— WHAT TO PRODUCE —
Quote exactly the lines from the line containing "obj.parent = empty" to the line containing "before = set(bpy.data.objects)", both lines included, please, and nothing more.
········
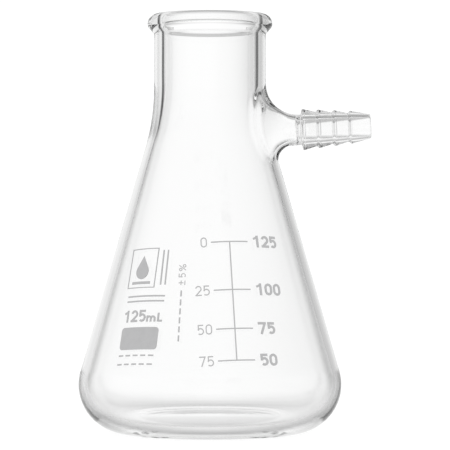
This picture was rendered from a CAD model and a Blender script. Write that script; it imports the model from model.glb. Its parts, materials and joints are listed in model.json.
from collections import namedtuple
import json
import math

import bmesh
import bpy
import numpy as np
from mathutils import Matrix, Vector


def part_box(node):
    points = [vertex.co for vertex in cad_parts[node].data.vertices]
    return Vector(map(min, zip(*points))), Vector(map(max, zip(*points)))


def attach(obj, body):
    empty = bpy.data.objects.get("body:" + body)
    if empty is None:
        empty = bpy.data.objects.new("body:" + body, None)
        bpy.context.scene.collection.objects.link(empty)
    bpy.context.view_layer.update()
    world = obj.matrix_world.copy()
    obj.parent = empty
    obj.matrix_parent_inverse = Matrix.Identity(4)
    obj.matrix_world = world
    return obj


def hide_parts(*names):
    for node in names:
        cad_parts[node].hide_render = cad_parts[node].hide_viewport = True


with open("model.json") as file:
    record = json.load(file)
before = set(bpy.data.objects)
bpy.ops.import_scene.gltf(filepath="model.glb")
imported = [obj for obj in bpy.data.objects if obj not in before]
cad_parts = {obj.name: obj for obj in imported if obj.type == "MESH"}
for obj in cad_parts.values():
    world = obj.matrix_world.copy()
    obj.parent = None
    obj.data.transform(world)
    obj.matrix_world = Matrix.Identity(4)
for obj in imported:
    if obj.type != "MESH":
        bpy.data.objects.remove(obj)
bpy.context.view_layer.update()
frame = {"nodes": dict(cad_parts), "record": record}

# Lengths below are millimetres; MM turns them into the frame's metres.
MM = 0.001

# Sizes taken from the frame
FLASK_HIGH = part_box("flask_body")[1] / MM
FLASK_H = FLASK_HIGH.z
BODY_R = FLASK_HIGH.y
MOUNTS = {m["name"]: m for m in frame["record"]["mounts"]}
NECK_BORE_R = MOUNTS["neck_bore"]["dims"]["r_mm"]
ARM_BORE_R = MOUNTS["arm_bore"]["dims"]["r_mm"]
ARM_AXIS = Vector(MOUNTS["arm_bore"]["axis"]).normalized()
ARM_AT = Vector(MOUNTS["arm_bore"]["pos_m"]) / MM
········
— WRITTEN RESPONSE —
    obj.parent = empty
    obj.matrix_parent_inverse = Matrix.Identity(4)
    obj.matrix_world = world
    return obj


def hide_parts(*names):
    for node in names:
        cad_parts[node].hide_render = cad_parts[node].hide_viewport = True


with open("model.json") as file:
    record = json.load(file)
before = set(bpy.data.objects)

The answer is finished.